We’re not done with the SEC yet. Mizzou brought back Michael Porter for the SEC tournament, and watched Porter shoot 5-17 in a 62-60 loss to a Georgia team coached by a lame duck in Mark Fox.
Unless Porter shakes off the rust and figures out his teammates in a week of practice, it’s going to be an ugly tournament appearance.
No one likes Duke, obviously, but the real problem with the Blue Devils this year is that they’ve underachieved.
On talent alone, Duke should be the best team in the country – and while 26-7 wasn’t a bad season by any stretch, the Blue Devils didn’t come particularly close to winning the ACC regular season or tournament championship.
They’re awfully young, and Coach K in March has been, shall we say, hit or miss over the last decade. This could be a Final Four team, or Rhode Island could punch them in the throat in round 2.
Tips and Tricks
- If You Don’t Trust Me…
And you have absolutely no reason to, I haven’t picked a good bracket since Bush 43 was president, Five Thirty Eight’s predictor was on the money last year.
- Chalk At The End
I wrote this last year, and it bears repeating: barring Kevin Ollie – for whom life is not good right now – only the very best coaches win championships.

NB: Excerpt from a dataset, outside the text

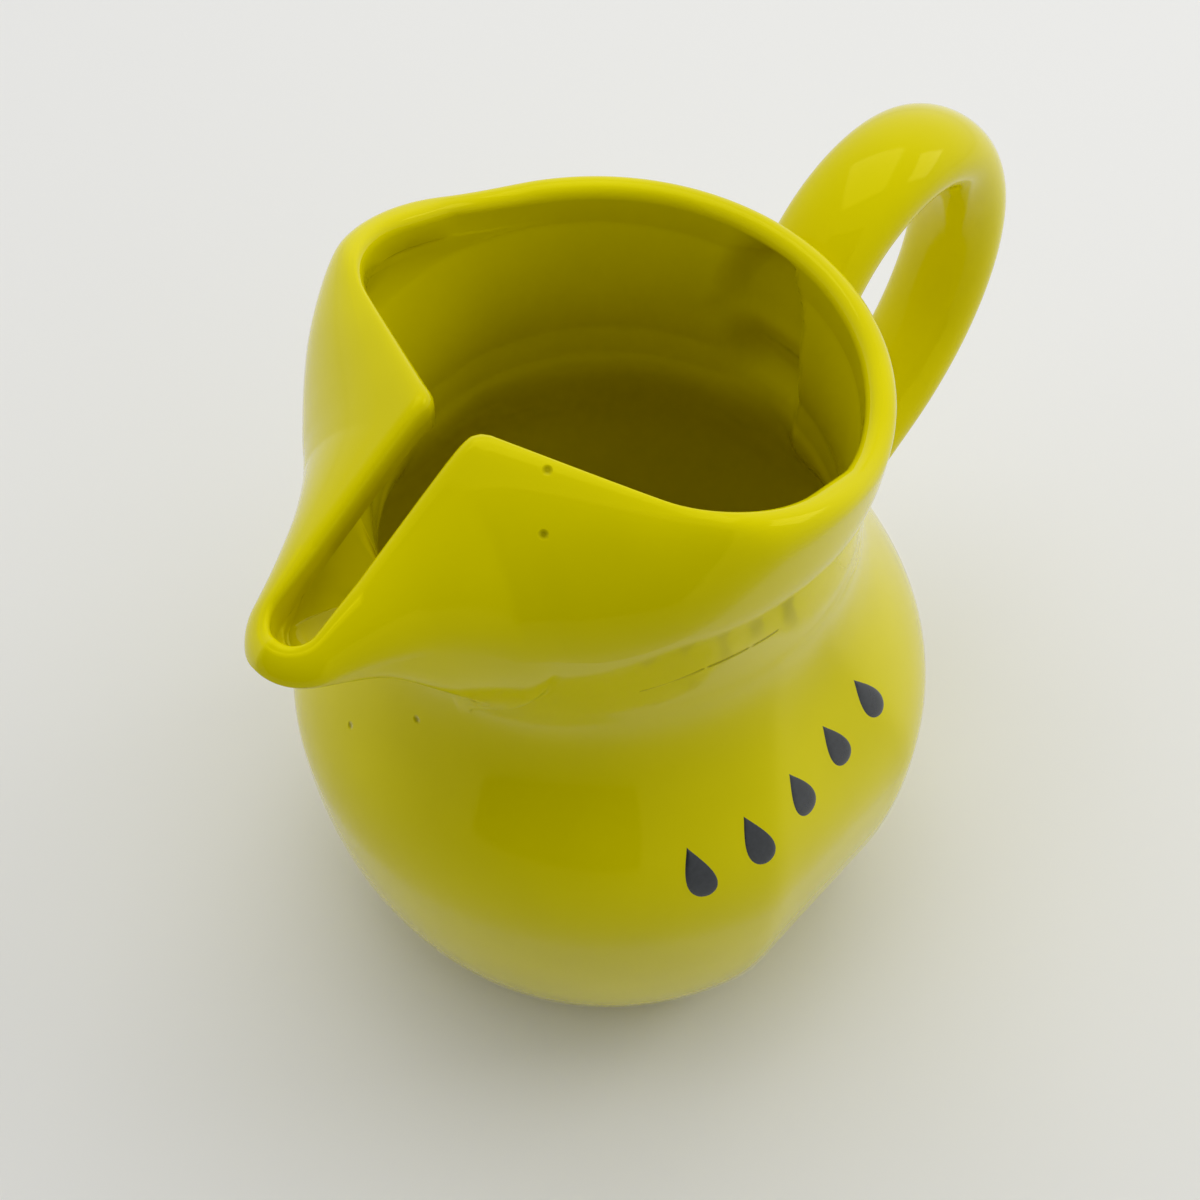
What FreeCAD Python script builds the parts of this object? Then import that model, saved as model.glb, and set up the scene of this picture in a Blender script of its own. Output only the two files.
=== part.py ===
"""Syrup jug: a slip-cast, glazed ceramic jug of one piece, in millimetres.

The origin is the centre of the foot, +Z is up, the handle points along +X, the spout along -X.
The jug is symmetric about the XZ plane: a belly with two flattened sides, a waist, a collar that
draws out into a slotted pouring spout, and a loop handle.
"""
import os
import math
import FreeCAD
import Part
import Sketcher

SIZES = (
    ("foot_radius", 41.5, "radius of the flat foot"),
    ("belly_radius", 67, "largest radius of the belly"),
    ("belly_height", 65, "height of the widest level of the belly"),
    ("panel_half", 63.5, "half width over the two flattened sides"),
    ("panel_corner", 18, "radius between a flattened side and the round front or back"),
    ("neck_radius", 46.8, "radius of the belly's top, inside the collar"),
    ("neck_height", 121, "height of the belly's top, inside the collar"),
    ("wall", 5.4, "thickness of the wall"),
    ("floor_thickness", 6, "thickness of the floor"),
    ("collar_shift", 4, "distance of the collar's axis in front of the foot's"),
    ("collar_base", 107, "height where the collar's shell starts inside the belly"),
    ("collar_neck", 47.2, "radius of the collar at its base"),
    ("neck_nose", 48.4, "distance of the collar's front at its base"),
    ("neck_nose_radius", 24, "radius of the collar's front at its base"),
    ("rim_radius", 52, "radius of the collar at the rim"),
    ("rim_height", 157.6, "height of the level back part of the rim"),
    ("rim_rise", 19.6, "slope of the rim up to the throat, in degrees"),
    ("rim_bend", 40, "radius between the level rim and its slope"),
    ("throat_reach", 37, "distance of the two throat corners in front of the axis"),
    ("throat_height", 176.4, "height of the two throat corners"),
    ("rim_edge", 2.4, "rounding of the rim's outer edge"),
    ("throat_round", 3, "radius of the two throat corners, seen from above"),
    ("throat_trim", 0.6, "how far the lips at the throat are cut in front of the rim's slope"),
    ("throat_angle", 70, "angle of each lip at the throat from the XZ plane, seen from above"),
    ("throat_lean", 56, "slope of the line where the planes of those two lips meet"),
    ("spout_reach", 81.8, "distance of the spout's tip"),
    ("spout_radius", 9.8, "radius of the spout's tip, seen from above"),
    ("spout_flank", 60, "radius of the hollow flanks of the spout"),
    ("spout_height", 151, "height of the spout's longest level"),
    ("ridge_slope", 27.9, "slope of the roof along the spout, in degrees"),
    ("roof_slope", 22.8, "slope of the roof towards the sides, in degrees"),
    ("ridge_round", 6, "rounding of the roof's ridge"),
    ("roof_edge", 13, "rounding where the roof turns down to the sides"),
    ("tip_edge", 4, "the same rounding at the spout's tip"),
    ("handle_width", 22, "width of the handle, along Y"),
    ("handle_thickness", 15, "thickness of the handle"),
    ("handle_top_x", 46, "start of the handle inside the collar's wall"),
    ("handle_top_z", 120.3, "height of that start"),
    ("handle_rise", 49.7, "angle at which the handle leaves the collar, in degrees"),
    ("handle_bend", 27.7, "radius of the handle's top bend"),
    ("handle_side_bend", 46, "radius of the handle's outer bend"),
    ("handle_turn", 55, "downward angle where the two bends meet, in degrees"),
    ("handle_fall", 32.4, "slope of the handle's straight lower end, in degrees"),
    ("handle_end_x", 62, "end of the handle inside the belly's wall"),
    ("handle_end_z", 51.9, "height of that end"),
    ("root_round", 8, "flare of the handle's roots, where they meet the body"),
    ("root_sink", 1.5, "how far inside the belly's widest level the lower root begins"),
    ("dimple_height", 50, "height of the dimple inside the handle's upper root"),
    ("dimple_width", 24, "width of that dimple"),
    ("dimple_depth", 3.5, "depth of that dimple"),
    ("dimple_swell", 17, "how far the dimple's oval reaches along X"),
    ("dimple_level", 128, "height of that dimple's middle"),
)

doc = FreeCAD.newDocument("syrup_jug")
sheet = doc.addObject("Spreadsheet::Sheet", "sizes")
for row, (alias, size, note) in enumerate(SIZES, 1):
    sheet.set(f"A{row}", note)
    sheet.set(f"B{row}", str(size))
    sheet.setAlias(f"B{row}", alias)
doc.recompute()


def add(kind, name, bound=(), **settings):
    """Add one object, with its plain settings and its properties bound to expressions."""
    thing = doc.addObject(kind, name)
    for key, setting in settings.items():
        setattr(thing, key, setting)
    for path, expression in dict(bound).items():
        thing.setExpression(path, expression)
    return thing


def value(expression):
    """The number that an expression of the sheet's sizes gives now."""
    return float(sheet.evalExpression(expression))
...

Here are your winning coaches since 1999: Calhoun, Izzo, Krzyzewski, Williams, Boeheim, Calhoun, Williams, Donovan, Donovan, Self, Williams, Krzyzewski, Calhoun, Calipari, Pitino, Krzyzewski, Wright, Williams.
It’s not a different story with the losers. Those guys in the last ten years are Calipari, Izzo, Stevens, Stevens, Self, Beilein, Calipari, Ryan, Williams, and Few. That is to say: get your upsets in early.
- Speaking of Upsets Early…
Last year was an unusually quiet year in terms of first round upsets, with all sixteen of the top sixteen seeds advancing. That won’t happen again this year.
- Don’t Pick Teams Who Can’t Score
If only because watching a team you picked lose because they shot 26 percent from the field and posted 49 points is the very definition sports hell. Looking directly at you, Jamie Dixon.
With that, godspeed and may your champion not be upset by Middle Tennessee in the first round. It’s time for the madness.